Nearly 82% of the population declared that they would not support the idea.
Former and now presumptive Mukilteo Mayor Joe Marine sees that as a clear indication of the city’s refusal to upzone as population forecasts for Snohomish County predict that the region could reach a headcount of one million as soon as 2025.
“[As] the mayor, that puts me in a good position … to direct staff to do things other than density,” Marine told KTTH’s Jason Rantz Show. “There are other things they can be working on. … I won’t be bringing things like that on the agenda. It would have to be the council president, … and I would encourage against that.”
While the final vote count appears to be a ringing condemnation of increasing the city’s urban density, critics of the proposition argue that its wording was deliberately opaque, intended to be misleading.
“It’s impossible to know what a ‘yes’ vote means, but [a] clear ‘no’ vote will be used to claim ‘the people have spoken, and Mukilteo’s density must remain unchanged,’” the Snohomish County voters’ pamphlet reads. “Ask yourself, why is this on the ballot? The intent of this measure is to create a political cudgel for use on elected officials — to generate a fear response in the community using frightening, unsubstantiated language.”
Marine himself proposed the ballot measure in June, the Everett Herald reports. He defends its credibility as legitimate evidence of where the community stands.
“I think they understood it pretty well,” he noted.
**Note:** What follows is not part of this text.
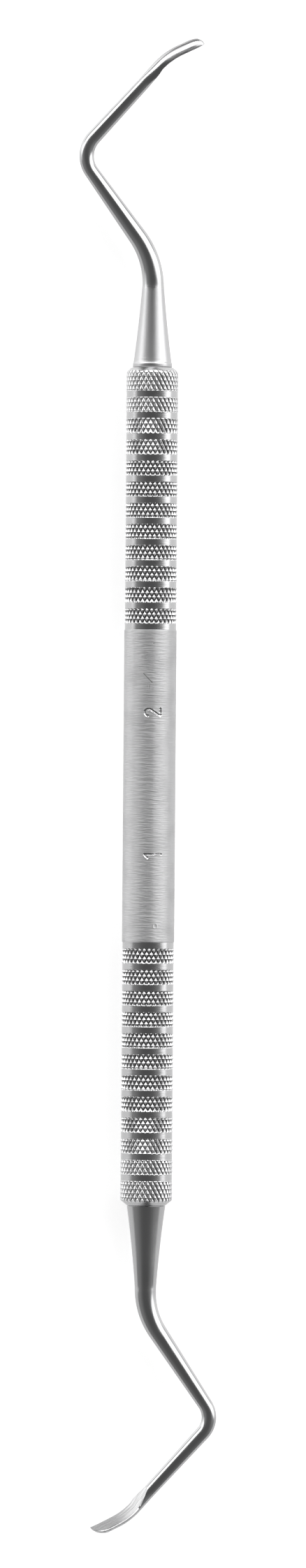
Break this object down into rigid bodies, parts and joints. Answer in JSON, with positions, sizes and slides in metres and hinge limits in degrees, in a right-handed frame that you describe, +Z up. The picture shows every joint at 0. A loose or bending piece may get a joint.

“I believe in local control, … if you’ve got a community like ours, it’s already basically built out,” Marine continued. “The only way for us to really, truly get density is to change the zoning and allow redevelopment within those existing neighborhoods.”
“That’s what I was always against — I’m not suggesting we change the zoning in areas that already allowed density, that’s fine,” he continued. “I just don’t want to rezone and redevelop areas.”
The ballot measure comes as an epilogue to a years-long struggle on behalf of the council and mayor to agree on a cohesive vision for accommodating population density, as required by law under the Growth Management Act. The city adopted its Housing Management Act earlier this year. That, too, rejected high-density housing and its requisite rezoning.
“We are going to be less affordable than, say, Woodway,” Marine added. “The market will decide how much people are willing to pay. And quite frankly, if they won’t pay the price for that house, the people will have to lower the price.”